Unlike other film festivals in the United States Tribeca incorporates a well organized and very popular community-oriented street festival, accompanied by a family film festival and a plethora of activities events for children in the typical New York carnival atmosphere of a street fair. There are also art exhibits, readings, as well as free concerts and drive-in screenings as well as other events. This street festival and the free events, frequently backed by the ever visible American Express has contributed to a great increase in festival participants, going from 125 000 people in 2002 to an estimated 400.000 this year. The June Medien Fest organized for the public at large, held during the trade oriented Medien Forum and Cologne Conference in Germany, is the only other major public media event I know of drawing as many people.

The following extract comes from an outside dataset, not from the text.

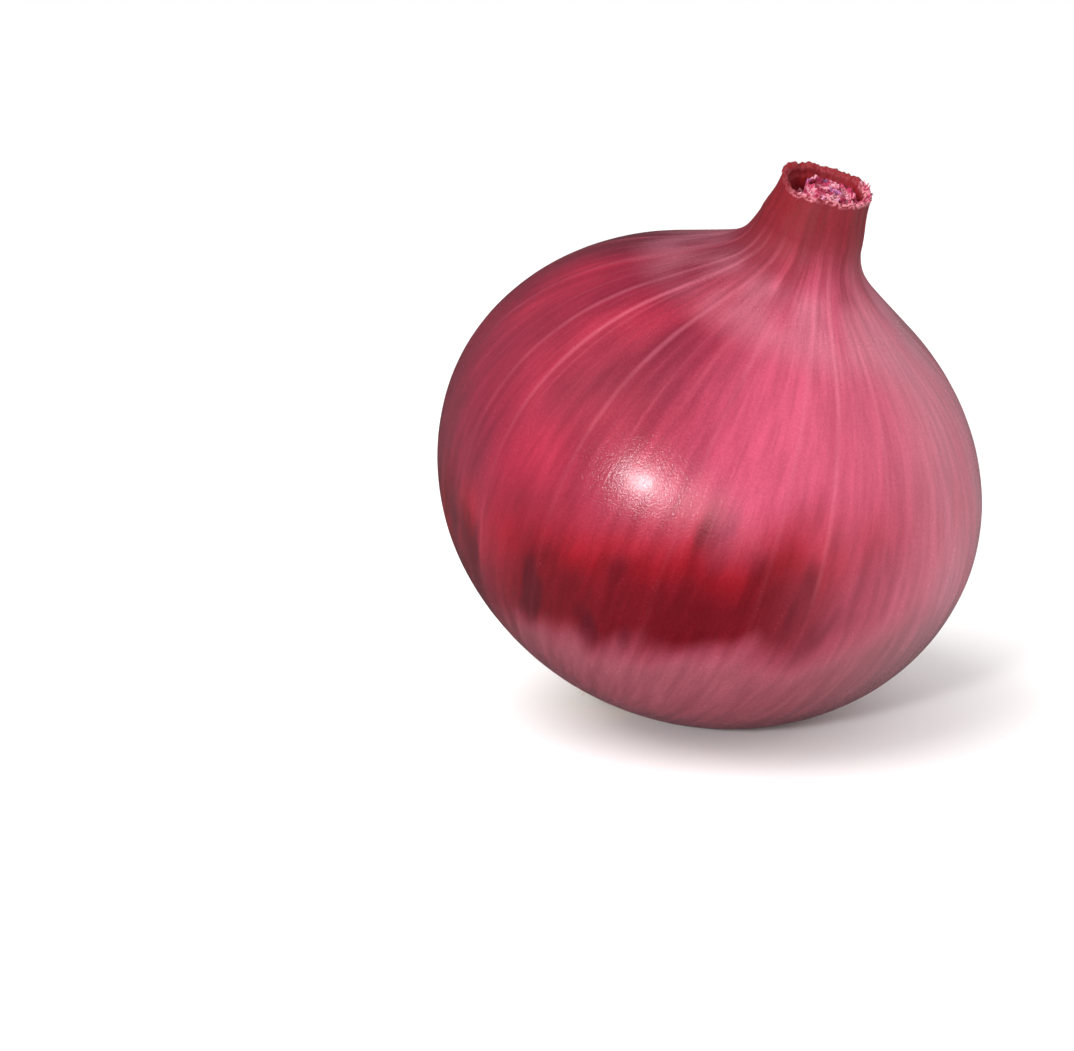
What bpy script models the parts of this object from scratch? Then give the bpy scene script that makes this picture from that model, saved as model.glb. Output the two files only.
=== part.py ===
"""A whole red onion at rest on its side: the bulb with its dry neck, the ends of the inner
leaves in the cut neck, and the trimmed root crown. Lengths are in metres, +Z is up."""

import math
import random

import bmesh
import bpy
from mathutils import Euler, Vector
from mathutils.geometry import interpolate_bezier

MM = 0.001

# The bulb, in its own frame: the origin at the centre of its widest ring, +Z towards the neck
bulb_radius = 40.0 * MM
upper_height = 33.7 * MM
lower_height = 35.9 * MM
shoulder_radius = 22.0 * MM
segments = 96

# The neck, which leans a little back from the bulb's own axis
neck_foot_radius = 7.2 * MM
neck_foot_height = 39.5 * MM
neck_rim_radius = 6.4 * MM
neck_rim_height = 46.9 * MM
neck_sway = 1.2 * MM
sway_start = 36.0 * MM
mouth_radius = 5.2 * MM
mouth_floor_radius = 4.5 * MM
mouth_depth = 4.2 * MM
pleats = 13
pleat_depth = 0.35 * MM
rim_roughness = 0.45 * MM

# The root end
recess_radius = 9.0 * MM
recess_depth = 2.7 * MM
crown_thickness = 1.1 * MM
crown_dome = 0.9 * MM
longest_root = 2.6 * MM
shortest_root = 0.5 * MM

# How the onion rests: its axis leans from the vertical, and it has settled a little flat there
tilt = math.radians(23.7)
heading = math.radians(-30.4)
settled = 0.6 * MM
sway_angle = math.pi - heading
floor_clearance = 0.4 * MM

gap = 0.3 * MM


def clear_scene():
    for old in list(bpy.data.objects):
        bpy.data.objects.remove(old)


def material(name, color, roughness):
    made = bpy.data.materials.new(name)
    made.use_nodes = True
    shader = made.node_tree.nodes["Principled BSDF"]
    shader.inputs["Base Color"].default_value = (*color, 1.0)
    shader.inputs["Roughness"].default_value = roughness
    shader.inputs["Metallic"].default_value = 0.0
    made.diffuse_color = (*color, 1.0)
    return made


def mesh_object(name, bm, finish, parent):
    bmesh.ops.recalc_face_normals(bm, faces=bm.faces)
    mesh = bpy.data.meshes.new(name)
    bm.to_mesh(mesh)
    bm.free()
    mesh.materials.append(finish)
    mesh.shade_smooth()
    mesh.set_sharp_from_angle(angle=math.radians(40))
    obj = bpy.data.objects.new(name, mesh)
    bpy.context.collection.objects.link(obj)
    obj.parent = parent
    return obj


def smoothstep(low, high, value):
    t = min(max((value - low) / (high - low), 0.0), 1.0)
    return t * t * (3.0 - 2.0 * t)


def oval_height(radius, half_height):
    """Height of the bulb's oval above or below its widest ring, where it has this radius."""
    return half_height * math.sqrt(1.0 - (radius / bulb_radius) ** 2)


# The resting pose, found from the oval's support in the direction of the surface
def centre_height():
    across = bulb_radius * math.sin(tilt)
    along = lower_height * math.cos(tilt)
    return math.hypot(across, along) - settled


def contact_offset():
    """How far the resting spot lies from below the bulb's centre, along the heading."""
    difference = bulb_radius ** 2 - lower_height ** 2
    return difference * math.sin(tilt) * math.cos(tilt) / (centre_height() + settled)


def make_axis():
    axis = bpy.data.objects.new("onion_axis", None)
    bpy.context.collection.objects.link(axis)
    offset = contact_offset()
    axis.location = (-offset * math.cos(heading), -offset * math.sin(heading), centre_height())
    axis.rotation_euler = Euler((0.0, tilt, heading))
    return axis


def down_in_bulb_frame():
    """The world's downward direction, as the tilted bulb sees it."""
    turned = Euler((0.0, tilt, heading)).to_matrix().transposed()
    return turned @ Vector((0.0, 0.0, -1.0))


# The bulb's outline: (radius, height) pairs from the root recess up to the rim and into the mouth
def body_outline():
    start = -math.acos((recess_radius + 0.8 * MM) / bulb_radius)
    end = math.acos(shoulder_radius / bulb_radius)
    steps = 22
    points = []
    for i in range(steps + 1):
        angle = start + (end - start) * i / steps
        half_height = upper_height if angle > 0 else lower_height
        points.append((bulb_radius * math.cos(angle), half_height * math.sin(angle)))
    return points


def shoulder_outline():
    """The straight shoulder turning up into the neck, as one Bezier curve."""
    start = Vector((shoulder_radius, 0.0, oval_height(shoulder_radius, upper_height)))
    slope = Vector((-start.z * bulb_radius / upper_height, 0.0,
                    start.x * upper_height / bulb_radius)).normalized()
    end = Vector((neck_foot_radius, 0.0, neck_foot_height))
    curve = interpolate_bezier(start, start + slope * 13.0 * MM,
                               end + Vector((0.8 * MM, 0.0, -3.9 * MM)), end, 10)
    return [(p.x, p.z) for p in curve[1:]]


def neck_outline():
    steps = 4
    points = []
    for i in range(1, steps + 1):
        t = i / steps
        radius = neck_foot_radius + (neck_rim_radius - neck_foot_radius) * smoothstep(0, 1, t)
        points.append((radius, neck_foot_height + (neck_rim_height - neck_foot_height) * t))
    return points


def mouth_outline():
    floor = neck_rim_height - mouth_depth
    return [(mouth_radius, neck_rim_height - 0.3 * MM),
            (0.5 * (mouth_radius + mouth_floor_radius), neck_rim_height - 0.5 * mouth_depth),
            (mouth_floor_radius, floor),
            (0.5 * mouth_floor_radius, floor)]


def recess_outline():
    lip = -oval_height(recess_radius, lower_height)
    floor = -lower_height + recess_depth
    return [(0.5 * recess_radius, floor), (recess_radius, floor), (recess_radius, lip + 0.2 * MM)]


def lobes(angle):
    """The bulb isn't quite round: a few broad swellings, as a share of the radius."""
    return (0.005 * math.sin(2 * angle + 0.6) + 0.004 * math.sin(3 * angle + 2.1)
            + 0.002 * math.sin(7 * angle))


def pleat(angle):
    """Folds of the dry neck, unevenly spaced, from -1 to 1."""
    uneven = angle + 0.22 * math.sin(2 * angle + 1.0) + 0.10 * math.sin(5 * angle)
    return 0.7 * math.sin(pleats * uneven) + 0.3 * math.sin(2 * pleats * angle + 0.8)


def rim_height(angle):
    """Unevenness of the cut across the neck."""
    return rim_roughness * (0.5 * math.sin(2 * angle + 0.4) + 0.3 * math.sin(5 * angle + 2.0)
                            + 0.2 * math.sin(11 * angle))


def bulb_point(radius, height, angle):
    """A point of the bulb's surface, its outline turned, swollen, pleated and swayed."""
    in_neck = smoothstep(30.0 * MM, 40.0 * MM, height)
    in_body = 1.0 - in_neck
    near_root = smoothstep(-28.0 * MM, -34.0 * MM, height)
    reach = radius * (1.0 + lobes(angle) * in_body * (1.0 - near_root))
    reach += pleat_depth * pleat(angle) * in_neck * min(1.0, radius / neck_rim_radius)
    at_cut = smoothstep(neck_rim_height - 3.0 * MM, neck_rim_height - 0.3 * MM, height)
    sway = neck_sway * smoothstep(sway_start, neck_rim_height, height)
    return Vector((reach * math.cos(angle) + sway * math.cos(sway_angle),
                   reach * math.sin(angle) + sway * math.sin(sway_angle),
                   height + rim_height(angle) * at_cut))


def turned_mesh(outline, point, count, low_pole, high_pole):
    """A closed mesh: one ring of points for each outline pair, and a pole at either end."""
    bm = bmesh.new()
    rings = []
    for radius, height in outline:
        rings.append([bm.verts.new(point(radius, height, 2 * math.pi * i / count))
                      for i in range(count)])
    for below, above in zip(rings, rings[1:]):
        for i in range(count):
            j = (i + 1) % count
            bm.faces.new((below[i], below[j], above[j], above[i]))
    for ring, pole in ((rings[0], low_pole), (rings[-1], high_pole)):
        middle = bm.verts.new(pole)
        for i in range(count):
            bm.faces.new((ring[i], middle, ring[(i + 1) % count]))
    bmesh.ops.recalc_face_normals(bm, faces=bm.faces)
    return bm


def flatten_where_it_rests(bm):
    """Cuts the bulb where it has settled, and closes the cut with one flat face."""
    down = down_in_bulb_frame()
    everything = bm.verts[:] + bm.edges[:] + bm.faces[:]
    cut = bmesh.ops.bisect_plane(bm, geom=everything, dist=1e-7, clear_outer=True,
                                 plane_co=down * centre_height(), plane_no=down)
    edges = [part for part in cut["geom_cut"] if isinstance(part, bmesh.types.BMEdge)]
    bmesh.ops.holes_fill(bm, edges=edges)


def make_bulb(axis):
    outline = (recess_outline() + body_outline() + shoulder_outline() + neck_outline()
               + mouth_outline())
    floor = bulb_point(0.0, neck_rim_height - mouth_depth, 0.0)
    bm = turned_mesh(outline, bulb_point, segments,
                     (0.0, 0.0, -lower_height + recess_depth), floor)
    flatten_where_it_rests(bm)
    return mesh_object("bulb", bm, material("red_onion_skin", (0.44, 0.03, 0.07), 0.38), axis)


# The ends of the inner leaves: one plug of folded dry leaf in the cut neck
def leaf_end_point(radius, height, angle):
    swayed = bulb_point(0.0, height, 0.0)
    wall = 1.0 + 0.03 * math.sin(6 * angle)
    return Vector((swayed.x + radius * wall * math.cos(angle),
                   swayed.y + radius * wall * math.sin(angle), height))


def leaf_fold(share, angle):
    """Height of the folds of the leaf ends, from 0 to 1, on a spiral round the neck's middle."""
    spiral = math.sin(6.0 * math.pi * share - angle + 0.5 * math.sin(3 * angle))
    return 0.55 + 0.3 * spiral + 0.15 * math.sin(5 * angle + 9 * share)


def make_leaf_ends(axis):
    base = neck_rim_height - mouth_depth + gap
    foot = mouth_floor_radius - 2 * gap
    top = mouth_radius - 2.5 * gap
    rings = 7
    outline = [(0.5 * foot, base), (foot, base)]
    outline += [(top * (1.0 - i / rings), base + 1.4 * MM) for i in range(rings)]

    def point(radius, height, angle):
        made = leaf_end_point(radius, height, angle)
        if height > base:
            made.z += 1.9 * MM * leaf_fold(radius / top, angle)
        return made

    low = leaf_end_point(0.0, base, 0.0)
    high = point(0.0, base + 1.4 * MM, 0.0)
    bm = turned_mesh(outline, point, 40, low, high)
    return mesh_object("neck_leaf_ends", bm, material("dry_leaf_ends", (0.55, 0.13, 0.24), 0.7),
                       axis)


# The root crown: a corky disc in the recess, with the stubs of its trimmed roots
def root_room(point):
    """How far a root may grow outwards from this point before it nears the resting surface."""
    down = down_in_bulb_frame()
    room = centre_height() - floor_clearance - point.dot(down)
    return max(0.0, room / max(0.2, -down.z))


def crown_point(radius, height, angle):
    return Vector((radius * math.cos(angle), radius * math.sin(angle), height))


def grow_root(bm, face, length, lean):
    """One trimmed root, drawn out of a face of the crown's underside and narrowed at its end."""
    middle = face.calc_center_median()
    bmesh.ops.inset_individual(bm, faces=[face], thickness=0.16 * MM)
    tip = bmesh.ops.extrude_discrete_faces(bm, faces=[face])["faces"][0]
    shift = Vector((lean * middle.x, lean * middle.y, -length))
    bmesh.ops.translate(bm, verts=tip.verts, vec=shift)
    centre = tip.calc_center_median()
    for vert in tip.verts:
        vert.co = centre + (vert.co - centre) * 0.6


def make_root_crown(axis):
    back = -lower_height + recess_depth - gap
    edge = recess_radius - gap
    rings = 7
    count = 24
    outline = [(0.6 * edge, back), (edge, back)]
    for i in range(rings):
        share = 1.0 - i / rings
        bulge = crown_dome * (1.0 - share * share)
        outline.append((edge * share, back - crown_thickness - bulge))
    outline.reverse()
    low = crown_point(0.0, back - crown_thickness - crown_dome, 0.0)
    bm = turned_mesh(outline, crown_point, count, low, (0.0, 0.0, back))
    bm.faces.ensure_lookup_table()

    random.seed(11)
    under = bm.faces[:(rings - 1) * count]
    for number, face in enumerate(under):
        wanted = longest_root * random.uniform(0.45, 1.0)
        length = min(wanted, root_room(face.calc_center_median()))
        ring, place = divmod(number, count)
        if (ring + place) % 2 == 0 and length > shortest_root:
            grow_root(bm, face, length, random.uniform(0.0, 0.08))
    return mesh_object("root_crown", bm, material("dry_root", (0.36, 0.24, 0.14), 0.9), axis)


clear_scene()
onion_axis = make_axis()
make_bulb(onion_axis)
make_leaf_ends(onion_axis)
make_root_crown(onion_axis)
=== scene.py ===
# A red onion at rest: taut papery skin, cut neck with crumbled leaf ends, trimmed root crown.
# Metres, +Z up. Each piece has its own dictionary of values just above the code that uses it.

import math

import bpy
from mathutils import Euler, Matrix, Vector, noise
from mathutils.geometry import interpolate_bezier


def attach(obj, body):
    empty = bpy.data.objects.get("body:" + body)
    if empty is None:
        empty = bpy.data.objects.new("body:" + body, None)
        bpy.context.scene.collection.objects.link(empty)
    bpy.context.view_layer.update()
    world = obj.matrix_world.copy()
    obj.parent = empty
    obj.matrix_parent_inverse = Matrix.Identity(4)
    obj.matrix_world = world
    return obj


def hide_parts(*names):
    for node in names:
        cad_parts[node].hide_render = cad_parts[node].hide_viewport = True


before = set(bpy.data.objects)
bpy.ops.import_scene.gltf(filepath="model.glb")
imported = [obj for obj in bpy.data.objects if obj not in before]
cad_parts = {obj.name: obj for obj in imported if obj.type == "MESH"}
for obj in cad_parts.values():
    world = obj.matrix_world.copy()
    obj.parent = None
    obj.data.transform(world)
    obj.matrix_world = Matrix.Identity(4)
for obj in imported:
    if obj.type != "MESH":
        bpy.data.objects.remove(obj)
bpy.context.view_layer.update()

mm = 0.001
fullTurn = 2.0 * math.pi

onion = dict(
    bulbRadius=40.0 * mm,
    upperHeight=33.7 * mm,
    lowerHeight=35.9 * mm,
    shoulderRadius=22.0 * mm,
    neckFootRadius=7.2 * mm,
    neckFootHeight=39.5 * mm,
    neckRimRadius=6.4 * mm,
    neckRimHeight=46.9 * mm,
    neckSway=1.2 * mm,
    swayStart=36.0 * mm,
    mouthRadius=5.2 * mm,
    mouthFloorRadius=4.5 * mm,
    mouthDepth=4.2 * mm,
    recessRadius=9.0 * mm,
    recessDepth=2.7 * mm,
    tilt=math.radians(23.7),
    heading=math.radians(-30.4),
    settled=0.6 * mm,
)


def smoothstep(low, high, value):
    t = min(max((value - low) / (high - low), 0.0), 1.0)
    return t * t * (3.0 - 2.0 * t)


def ovalHeight(radius, halfHeight):
    return halfHeight * math.sqrt(1.0 - (radius / onion["bulbRadius"]) ** 2)


def bulbPlace():
    # The bulb's own frame: origin in the middle of its widest ring, +Z to the neck
    tilt, heading = onion["tilt"], onion["heading"]
    wide, low = onion["bulbRadius"], onion["lowerHeight"]
    reach = math.hypot(wide * math.sin(tilt), low * math.cos(tilt))
    offset = (wide ** 2 - low ** 2) * math.sin(tilt) * math.cos(tilt) / reach
    centre = Vector((-offset * math.cos(heading), -offset * math.sin(heading), reach - onion["settled"]))
    return Matrix.Translation(centre) @ Euler((0.0, tilt, heading)).to_matrix().to_4x4()


place = bulbPlace()


# Small helpers for meshes

def ringNoise(angle, along, around, stretch, seed=0.0):
    # Noise on the skin with no seam: about "around" humps in one turn, "stretch" humps in one metre
    r = around / fullTurn
    return noise.noise(Vector((r * math.cos(angle) + seed, r * math.sin(angle) - seed, along * stretch)))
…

There is no question that the Tribeca Film Fest provides a service to the community and adds income to Tribeca based restaurants, art galleries, and fairly upscale shops, thus meeting its objective of helping to boost economic growth. Tribeca succeeds in delivering what many other festivals only claim to do. It also helps the film production sector by enlarging it’s infra structure. In that sense the service orientation and differentiation of the festival driven by pragmatic business consideration precludes the establishment of a ‘clear identity’, an identity the Tribeca Film Fest does not require for its success, an identity that could be counter productive.